Gallagher: questa guerra metta fine alla logica della deterrenza nucleare
di Valerio Palombaro
Educare alla cultura dell’incontro significa educare all’arte del movimento verso la pace, “tirando fuori” le persone, le nazioni, i popoli dalla spirale della guerra per portarli sulla strada del dialogo e della ricerca del bene comune. Questo il messaggio dell'arcivescovo Richard Gallagher, segretario per i Rapporti con gli Stati, nel suo intervento oggi pomeriggio al convegno “La cultura dell’incontro: imperativo per un mondo diviso”, organizzato a Villa Malta a Roma da Civiltà Cattolica e dalla Georgetown University. “Dobbiamo ammettere che oggi viviamo in un mondo che è sempre meno governato dalla cultura dell’incontro”, ha riconosciuto il presule osservando che “agendo in questo modo, però, il nostro mondo sta morendo per il suo egoismo”. Il segretario per i rapporti con gli Stati ha citato quindi Papa Francesco, il quale invita il mondo a superare la “cultura dello scarto” per sviluppare “la cultura dell’incontro”, contrapponendo "alla globalizzazione dell’indifferenza la globalizzazione della fraternità”.
Monsignor Gallagher ha poi ricordato che oggi “la Santa Sede, attraverso la sua attività diplomatica, è membro di organizzazioni internazionali, partecipa a conferenze internazionali, concorre alla codificazione internazionale e continua a promuovere il riconoscimento della dignità della persona, la pace e la concordia tra le Nazioni”. “La Santa Sede - ha sottolineato - si è presto dedicata ad operare attivamente nella cosiddetta diplomazia multilaterale, accanto all’ambito più tradizionale della diplomazia bilaterale”. Secondo il presule, “quando nella comunità delle Nazioni manca una cultura dell’incontro, solo le persone, le categorie e le entità più forti si fanno spazio nel mondo emarginando i più deboli e accumulando quelle tensioni da cui nascono i risentimenti e le guerre; perciò la società non ha pace perché manca di carità: è egoista, non si apre ai problemi altrui”.
Il segretario per i Rapporti con gli Stati ha invitato quindi a un “radicale mutamento del nostro stesso sguardo sul mondo” ed a “interrogarci sul divenire dell’umanità”. “Il mondo è attraversato da instabilità, incertezze e dalla paura strisciante che possa scatenarsi una guerra globale”, constata Gallagher riprendendo le parole del Papa per dire che “dialogo e fraternità sono i due fuochi essenziali per superare la crisi del momento presente”. Bisogna anche ripensare, a suo modo di vedere, le idee di progresso, di crescita, di globalizzazione impegnandoci a misurare la crescita “in termini diversi da quelli puramente quantitativi relativi del Pil” per arrivare a indicatori che si riferiscano “alla dignità ed allo sviluppo umano”.

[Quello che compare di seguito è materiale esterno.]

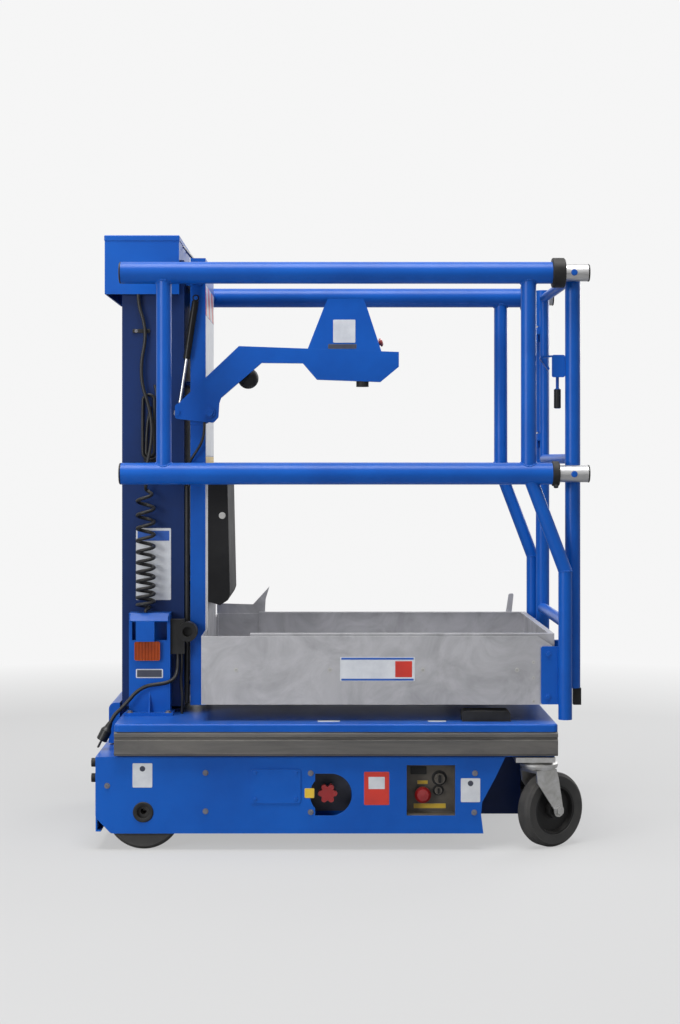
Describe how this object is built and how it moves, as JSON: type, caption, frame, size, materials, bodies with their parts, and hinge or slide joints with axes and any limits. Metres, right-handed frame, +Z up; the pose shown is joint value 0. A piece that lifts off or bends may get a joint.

“Siamo nel pieno di uno scontro da cui non sappiamo cosa potrà nascere”, ha detto monsignor Gallagher, osservando che “mai come oggi la politica sembra selezionare una classe dirigente con poca visione”. Nella sua visione, bisogna pertanto “affrontare questa drammatica crisi culturale” per “rigenerare la democrazia” e ridare “credibilità alla politica”. Il presule ha concluso con le parole pronunciate da Papa Francesco in occasione del 75.mo anniversario delle Nazioni Unite, quando ha asserito che “da una crisi non si esce mai uguali” e ci sono due cammini possibili: uno porta al rafforzamento del multilateralismo, come “rinnovata corresponsabilità mondiale”; l’altro predilige il nazionalismo e l’isolamento escludendo i più poveri, i più vulnerabili, gli abitanti delle periferie esistenziali.
Rispondendo infine a una domanda al termine del suo intervento, Gallagher ha affermato che nell’attuale conflitto in Europa "la prima vittima della guerra è la verità” e ha terminato evidenziando che tale guerra è resa acor più pericolosa per l’esistenza delle armi nucleari, auspicando che si possa trasformare in un’opportunità per mettere fine alla logica basata sulla deterrenza nucleare.